▶ _Source data_

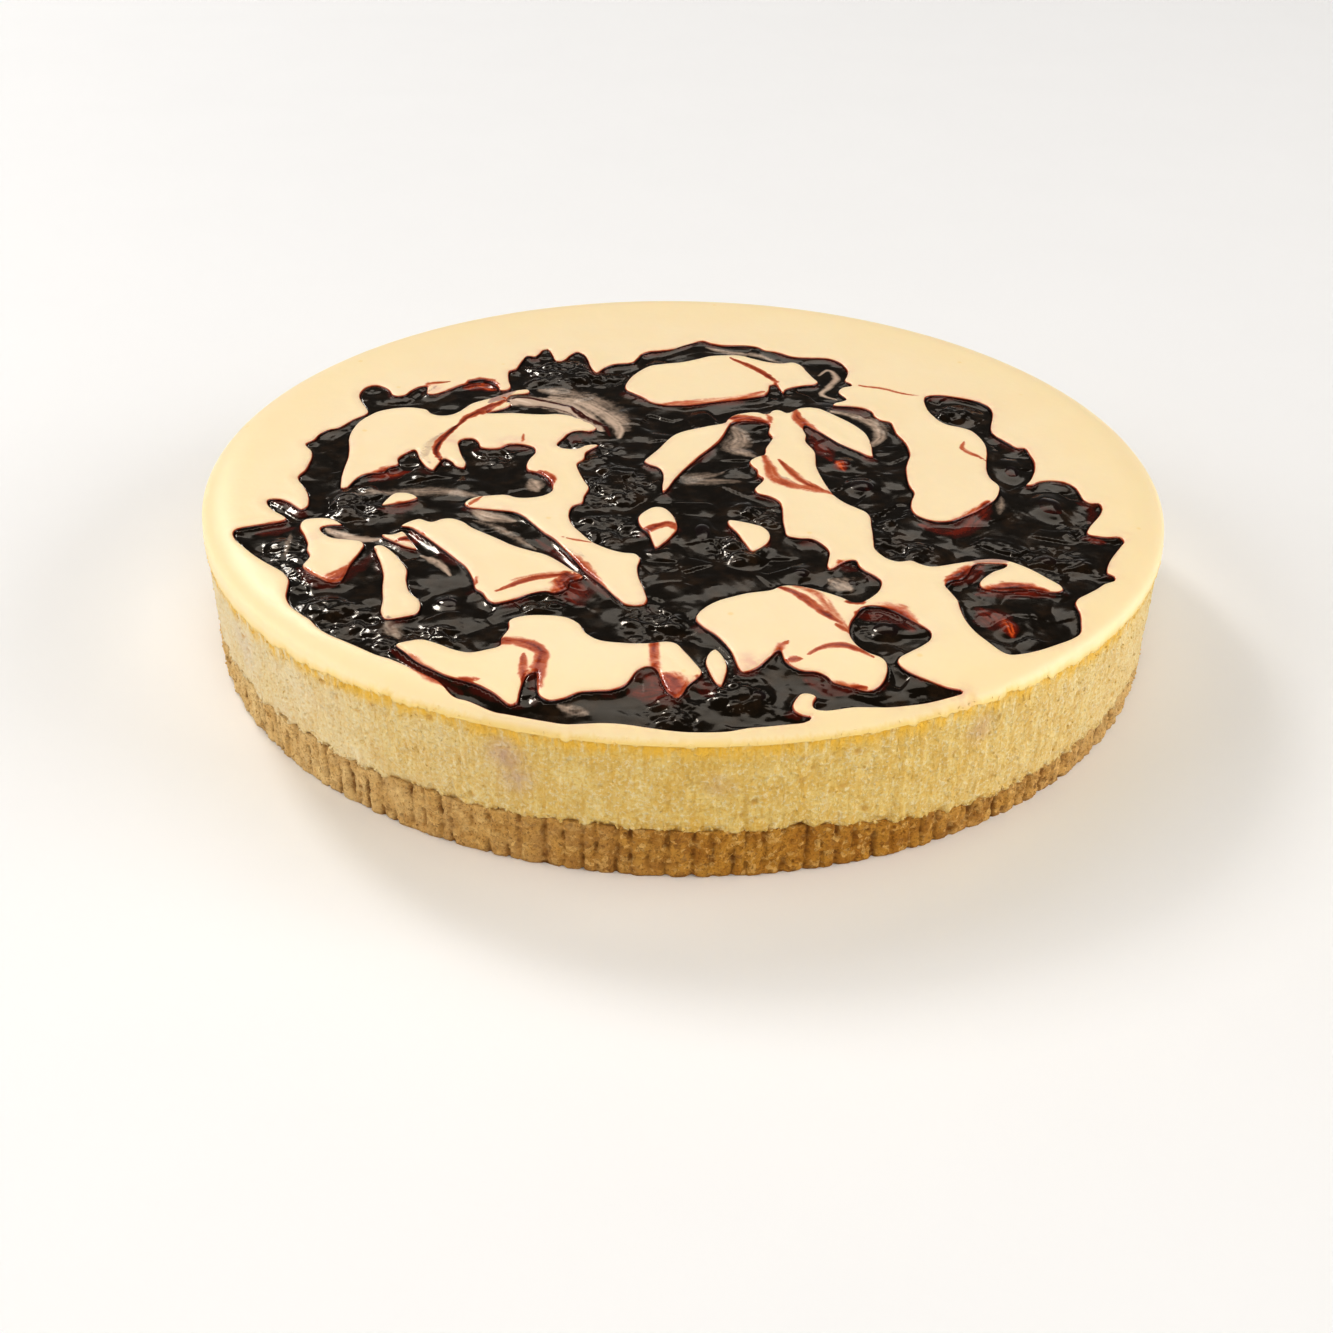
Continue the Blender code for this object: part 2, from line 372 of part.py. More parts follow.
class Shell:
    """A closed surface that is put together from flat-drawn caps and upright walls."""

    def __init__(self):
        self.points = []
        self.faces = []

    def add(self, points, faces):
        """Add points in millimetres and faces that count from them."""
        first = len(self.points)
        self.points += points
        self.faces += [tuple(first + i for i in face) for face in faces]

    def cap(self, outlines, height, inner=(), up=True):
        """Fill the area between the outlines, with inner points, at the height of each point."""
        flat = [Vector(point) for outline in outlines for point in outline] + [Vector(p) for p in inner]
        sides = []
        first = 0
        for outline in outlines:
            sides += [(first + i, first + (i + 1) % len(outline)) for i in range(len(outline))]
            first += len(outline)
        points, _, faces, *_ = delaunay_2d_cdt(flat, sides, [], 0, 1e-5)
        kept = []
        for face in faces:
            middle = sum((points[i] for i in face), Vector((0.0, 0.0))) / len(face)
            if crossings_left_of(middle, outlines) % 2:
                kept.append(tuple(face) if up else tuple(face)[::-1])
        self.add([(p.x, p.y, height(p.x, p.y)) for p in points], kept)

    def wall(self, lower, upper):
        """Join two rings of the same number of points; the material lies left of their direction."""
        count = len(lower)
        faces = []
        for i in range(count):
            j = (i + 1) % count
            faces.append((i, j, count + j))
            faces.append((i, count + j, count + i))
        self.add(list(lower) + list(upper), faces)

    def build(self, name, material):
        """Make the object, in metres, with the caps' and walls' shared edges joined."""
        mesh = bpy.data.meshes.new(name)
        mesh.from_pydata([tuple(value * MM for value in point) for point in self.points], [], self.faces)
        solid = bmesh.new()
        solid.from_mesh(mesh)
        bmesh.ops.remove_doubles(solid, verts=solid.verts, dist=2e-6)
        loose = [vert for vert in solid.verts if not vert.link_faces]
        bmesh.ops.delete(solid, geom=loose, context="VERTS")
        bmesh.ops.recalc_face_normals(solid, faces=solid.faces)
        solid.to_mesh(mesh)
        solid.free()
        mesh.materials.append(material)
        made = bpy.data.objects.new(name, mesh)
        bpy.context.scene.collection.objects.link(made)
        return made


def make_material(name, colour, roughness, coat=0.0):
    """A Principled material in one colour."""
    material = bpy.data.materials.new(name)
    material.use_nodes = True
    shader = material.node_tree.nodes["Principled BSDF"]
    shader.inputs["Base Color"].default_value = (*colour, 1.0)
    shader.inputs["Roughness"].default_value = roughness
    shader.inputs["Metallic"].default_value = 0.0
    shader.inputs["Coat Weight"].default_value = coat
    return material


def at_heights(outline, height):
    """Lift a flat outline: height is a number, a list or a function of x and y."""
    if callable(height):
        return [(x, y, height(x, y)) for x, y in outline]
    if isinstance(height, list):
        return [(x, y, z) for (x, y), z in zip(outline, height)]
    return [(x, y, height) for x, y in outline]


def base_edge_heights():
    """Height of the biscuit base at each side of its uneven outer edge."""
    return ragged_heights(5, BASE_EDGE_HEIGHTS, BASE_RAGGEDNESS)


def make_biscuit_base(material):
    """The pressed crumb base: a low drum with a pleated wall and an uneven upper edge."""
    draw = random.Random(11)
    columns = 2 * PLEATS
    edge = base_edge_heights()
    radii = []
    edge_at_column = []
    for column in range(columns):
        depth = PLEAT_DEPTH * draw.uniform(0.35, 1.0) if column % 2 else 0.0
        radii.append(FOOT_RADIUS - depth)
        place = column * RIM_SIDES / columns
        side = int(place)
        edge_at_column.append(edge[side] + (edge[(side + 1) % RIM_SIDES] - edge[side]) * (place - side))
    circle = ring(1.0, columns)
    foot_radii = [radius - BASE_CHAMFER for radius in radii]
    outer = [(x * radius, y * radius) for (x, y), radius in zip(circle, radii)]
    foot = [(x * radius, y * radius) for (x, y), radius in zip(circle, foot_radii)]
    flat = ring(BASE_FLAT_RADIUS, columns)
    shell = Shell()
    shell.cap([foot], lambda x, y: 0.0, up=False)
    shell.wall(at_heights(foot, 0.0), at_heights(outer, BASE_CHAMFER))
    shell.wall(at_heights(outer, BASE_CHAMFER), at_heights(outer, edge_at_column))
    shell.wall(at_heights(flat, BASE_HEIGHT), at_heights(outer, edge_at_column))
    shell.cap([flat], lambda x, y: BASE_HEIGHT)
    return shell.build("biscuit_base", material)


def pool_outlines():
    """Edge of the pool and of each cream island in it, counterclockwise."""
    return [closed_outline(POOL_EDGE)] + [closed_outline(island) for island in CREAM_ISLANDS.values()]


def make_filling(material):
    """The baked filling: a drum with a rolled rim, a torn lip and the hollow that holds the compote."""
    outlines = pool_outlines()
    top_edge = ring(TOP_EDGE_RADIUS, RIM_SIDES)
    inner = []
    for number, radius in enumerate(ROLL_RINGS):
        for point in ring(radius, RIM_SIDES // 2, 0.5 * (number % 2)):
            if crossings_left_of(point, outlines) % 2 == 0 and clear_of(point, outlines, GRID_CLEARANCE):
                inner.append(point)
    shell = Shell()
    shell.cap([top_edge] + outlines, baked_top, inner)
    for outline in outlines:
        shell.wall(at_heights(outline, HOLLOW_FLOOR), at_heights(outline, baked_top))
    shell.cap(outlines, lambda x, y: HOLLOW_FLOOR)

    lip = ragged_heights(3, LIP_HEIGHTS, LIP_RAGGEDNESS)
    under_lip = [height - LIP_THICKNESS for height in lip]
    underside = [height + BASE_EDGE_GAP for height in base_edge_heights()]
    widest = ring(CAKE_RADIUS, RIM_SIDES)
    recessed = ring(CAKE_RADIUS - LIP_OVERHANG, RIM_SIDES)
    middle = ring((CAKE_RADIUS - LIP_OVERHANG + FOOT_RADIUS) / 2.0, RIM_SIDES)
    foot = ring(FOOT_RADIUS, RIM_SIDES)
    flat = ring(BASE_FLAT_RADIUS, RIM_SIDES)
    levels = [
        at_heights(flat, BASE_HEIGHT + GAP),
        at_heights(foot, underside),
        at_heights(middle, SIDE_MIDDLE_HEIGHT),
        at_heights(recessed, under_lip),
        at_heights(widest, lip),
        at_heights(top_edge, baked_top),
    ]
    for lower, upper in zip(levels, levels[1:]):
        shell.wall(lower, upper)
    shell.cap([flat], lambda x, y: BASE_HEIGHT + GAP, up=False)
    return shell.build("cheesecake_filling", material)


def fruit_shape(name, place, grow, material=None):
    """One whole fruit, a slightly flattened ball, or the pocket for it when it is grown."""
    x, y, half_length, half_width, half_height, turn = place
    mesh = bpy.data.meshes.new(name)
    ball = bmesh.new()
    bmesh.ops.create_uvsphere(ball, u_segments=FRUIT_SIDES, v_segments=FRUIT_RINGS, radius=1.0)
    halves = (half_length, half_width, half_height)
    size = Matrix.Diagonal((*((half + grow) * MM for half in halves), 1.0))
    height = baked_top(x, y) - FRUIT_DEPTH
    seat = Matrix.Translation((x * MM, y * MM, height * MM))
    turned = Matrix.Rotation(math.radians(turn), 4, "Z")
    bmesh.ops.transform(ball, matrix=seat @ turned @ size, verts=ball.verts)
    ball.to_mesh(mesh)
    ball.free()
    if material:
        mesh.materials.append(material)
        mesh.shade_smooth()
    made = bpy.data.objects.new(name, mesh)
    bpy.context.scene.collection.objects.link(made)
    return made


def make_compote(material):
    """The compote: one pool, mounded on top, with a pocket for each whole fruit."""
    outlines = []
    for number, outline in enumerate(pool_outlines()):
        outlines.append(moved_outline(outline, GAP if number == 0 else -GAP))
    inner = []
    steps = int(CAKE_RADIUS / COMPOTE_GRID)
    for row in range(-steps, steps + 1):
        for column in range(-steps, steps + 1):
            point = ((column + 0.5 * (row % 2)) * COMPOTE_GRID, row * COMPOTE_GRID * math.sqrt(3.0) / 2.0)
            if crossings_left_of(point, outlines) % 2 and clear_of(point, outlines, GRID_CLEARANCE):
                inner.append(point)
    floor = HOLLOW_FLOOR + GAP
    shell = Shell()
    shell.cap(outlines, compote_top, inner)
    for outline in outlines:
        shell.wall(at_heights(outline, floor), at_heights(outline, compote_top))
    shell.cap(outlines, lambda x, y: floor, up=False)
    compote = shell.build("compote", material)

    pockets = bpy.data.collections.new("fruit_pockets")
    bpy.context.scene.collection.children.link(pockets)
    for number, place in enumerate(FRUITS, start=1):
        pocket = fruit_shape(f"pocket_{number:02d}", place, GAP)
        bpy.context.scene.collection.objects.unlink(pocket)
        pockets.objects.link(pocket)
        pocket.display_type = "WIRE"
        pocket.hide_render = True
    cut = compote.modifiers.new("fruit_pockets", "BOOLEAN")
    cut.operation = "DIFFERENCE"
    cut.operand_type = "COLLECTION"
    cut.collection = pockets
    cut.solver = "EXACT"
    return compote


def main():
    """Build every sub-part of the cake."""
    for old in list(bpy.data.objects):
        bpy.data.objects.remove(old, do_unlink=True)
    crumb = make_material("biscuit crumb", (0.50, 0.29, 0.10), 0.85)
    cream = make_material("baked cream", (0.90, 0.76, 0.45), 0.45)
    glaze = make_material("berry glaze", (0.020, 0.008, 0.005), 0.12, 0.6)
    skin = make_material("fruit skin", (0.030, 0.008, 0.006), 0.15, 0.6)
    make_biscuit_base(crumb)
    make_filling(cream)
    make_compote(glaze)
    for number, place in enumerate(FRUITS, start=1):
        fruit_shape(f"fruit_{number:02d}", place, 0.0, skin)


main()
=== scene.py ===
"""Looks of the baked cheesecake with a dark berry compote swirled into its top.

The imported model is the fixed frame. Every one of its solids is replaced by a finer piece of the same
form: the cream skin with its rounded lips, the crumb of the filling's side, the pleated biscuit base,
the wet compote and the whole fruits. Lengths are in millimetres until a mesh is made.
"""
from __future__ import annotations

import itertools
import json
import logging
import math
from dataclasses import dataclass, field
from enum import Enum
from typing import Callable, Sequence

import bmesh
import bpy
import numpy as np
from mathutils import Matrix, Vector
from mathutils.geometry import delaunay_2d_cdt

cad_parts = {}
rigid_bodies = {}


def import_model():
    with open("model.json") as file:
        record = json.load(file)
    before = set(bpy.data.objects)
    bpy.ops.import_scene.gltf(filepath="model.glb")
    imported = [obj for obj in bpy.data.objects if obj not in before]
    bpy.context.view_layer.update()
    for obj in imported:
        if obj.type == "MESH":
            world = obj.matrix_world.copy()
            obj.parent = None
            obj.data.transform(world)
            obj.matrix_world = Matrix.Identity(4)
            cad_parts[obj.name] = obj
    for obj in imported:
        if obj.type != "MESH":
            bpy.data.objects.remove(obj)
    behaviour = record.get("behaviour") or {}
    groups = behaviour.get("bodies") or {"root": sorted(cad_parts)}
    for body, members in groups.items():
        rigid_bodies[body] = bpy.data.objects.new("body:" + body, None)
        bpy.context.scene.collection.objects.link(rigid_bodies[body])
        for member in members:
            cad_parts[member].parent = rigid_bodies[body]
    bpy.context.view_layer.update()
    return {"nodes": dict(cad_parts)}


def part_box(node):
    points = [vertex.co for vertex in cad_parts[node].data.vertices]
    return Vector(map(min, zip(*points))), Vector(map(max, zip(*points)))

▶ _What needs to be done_
Search the preceding listing for the word "parent" and pull out every line that holds it.

▶ _Output for this exercise_
            obj.parent = None
            cad_parts[member].parent = rigid_bodies[body]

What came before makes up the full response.